The downturn in efforts to bolster charity operations is coming at a time when grant makers are also demanding fuller accountability from their grantees, says Sarah Boxx, the former head of a children’s charity who now serves as client-services manager at Social Entrepreneurs, a management-consulting company in Reno, Nev., that works with nonprofit groups. “They say, ‘We need you to do it like we do it in the business world, with technology, which you also don’t have.’”

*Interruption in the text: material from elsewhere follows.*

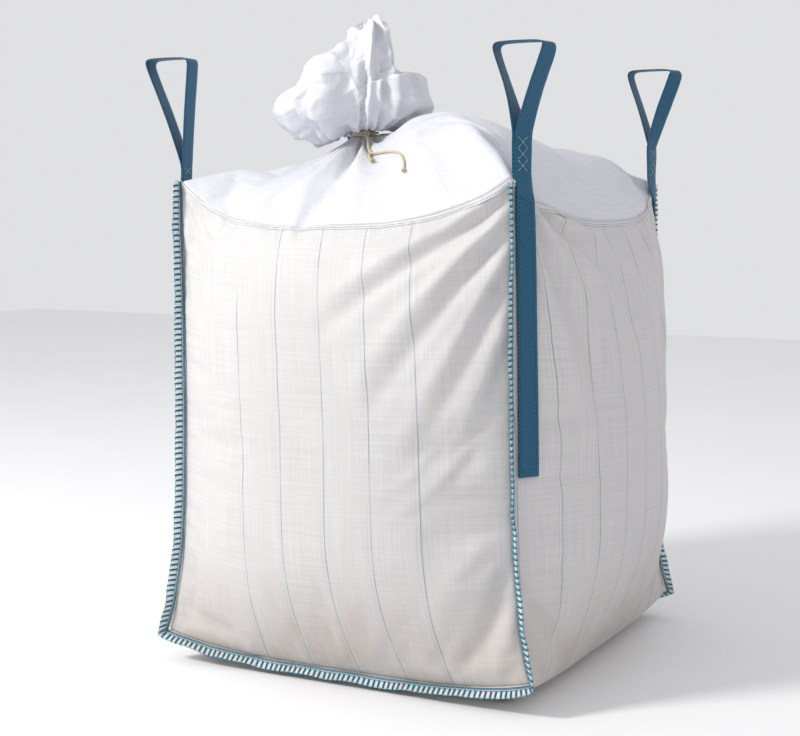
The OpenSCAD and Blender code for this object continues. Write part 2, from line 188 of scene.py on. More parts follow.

One way to tame turnover would be to raise salaries for entry—and midlevel workers, says Sophia Ross-Lloyd, senior vice president for quality at Lakefront SRO, a housing organization in Chicago. Ms. Ross-Lloyd, who has spent her 18-year career in both the government and nonprofit fields, says younger workers are less inclined than her generation was to accept very low salaries even when they believe in a charity’s mission.

Status and Support

Another way to aid the nation’s 11 million nonprofit workers, Mr. Light says, would be to have their employment concerns championed by a federal lawmaker—something that hasn’t yet occurred, he says, and something that is increasingly needed as American charities are asked to serve more clients with fewer government funds.

“I think we’ve done a bad job in the nonprofit sector in recruiting a political advocate,” he says.

A powerful lawmaker, he says, could broker deals that would ease the burdens faced by charity employees, such as helping to create tax breaks for those who are paying back college loans, or offering employees loan forgiveness in exchange for a certain number of years of service to charities.

Nonprofit groups definitely suffer from a lack of status in the labor market and in the political arena, says John Manzon-Santos, executive director of the Asian & Pacific Islander Wellness Center, an AIDS-services charity in San Francisco.

“There are a million nonprofits, and it definitely is the stepchild of the sectors—even in the name, ‘nonprofit,’ it’s less than, it’s not something else,” he says. “So we don’t get a lot of respect, and when there’s respect, resources follow.”